Without omitting anything, retype the data that follows.
##############################
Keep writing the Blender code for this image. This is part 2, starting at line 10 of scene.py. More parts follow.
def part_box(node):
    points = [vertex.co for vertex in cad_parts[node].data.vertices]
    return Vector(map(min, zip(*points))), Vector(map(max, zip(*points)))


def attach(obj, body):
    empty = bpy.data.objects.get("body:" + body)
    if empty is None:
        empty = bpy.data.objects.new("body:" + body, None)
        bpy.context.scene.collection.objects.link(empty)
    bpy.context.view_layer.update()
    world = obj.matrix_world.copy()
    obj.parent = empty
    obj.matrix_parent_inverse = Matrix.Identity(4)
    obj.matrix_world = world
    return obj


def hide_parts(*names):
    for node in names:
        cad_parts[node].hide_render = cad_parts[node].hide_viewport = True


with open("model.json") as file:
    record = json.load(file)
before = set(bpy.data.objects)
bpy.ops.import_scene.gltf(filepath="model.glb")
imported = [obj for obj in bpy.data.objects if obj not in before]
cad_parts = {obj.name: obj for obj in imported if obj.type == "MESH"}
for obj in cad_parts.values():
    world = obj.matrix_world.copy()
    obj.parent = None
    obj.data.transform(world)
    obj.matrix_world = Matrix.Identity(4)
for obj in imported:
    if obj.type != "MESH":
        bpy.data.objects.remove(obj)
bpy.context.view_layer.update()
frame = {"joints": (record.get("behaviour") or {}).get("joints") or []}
##############################
## [TASK RESPONSE]
Keep writing the Blender code for this image. This is part 2, starting at line 10 of scene.py. More parts follow.
def part_box(node):
    points = [vertex.co for vertex in cad_parts[node].data.vertices]
    return Vector(map(min, zip(*points))), Vector(map(max, zip(*points)))


def attach(obj, body):
    empty = bpy.data.objects.get("body:" + body)
    if empty is None:
        empty = bpy.data.objects.new("body:" + body, None)
        bpy.context.scene.collection.objects.link(empty)
    bpy.context.view_layer.update()
    world = obj.matrix_world.copy()
    obj.parent = empty
    obj.matrix_parent_inverse = Matrix.Identity(4)
    obj.matrix_world = world
    return obj


def hide_parts(*names):
    for node in names:
        cad_parts[node].hide_render = cad_parts[node].hide_viewport = True


with open("model.json") as file:
    record = json.load(file)
before = set(bpy.data.objects)
bpy.ops.import_scene.gltf(filepath="model.glb")
imported = [obj for obj in bpy.data.objects if obj not in before]
cad_parts = {obj.name: obj for obj in imported if obj.type == "MESH"}
for obj in cad_parts.values():
    world = obj.matrix_world.copy()
    obj.parent = None
    obj.data.transform(world)
    obj.matrix_world = Matrix.Identity(4)
for obj in imported:
    if obj.type != "MESH":
        bpy.data.objects.remove(obj)
bpy.context.view_layer.update()
frame = {"joints": (record.get("behaviour") or {}).get("joints") or []}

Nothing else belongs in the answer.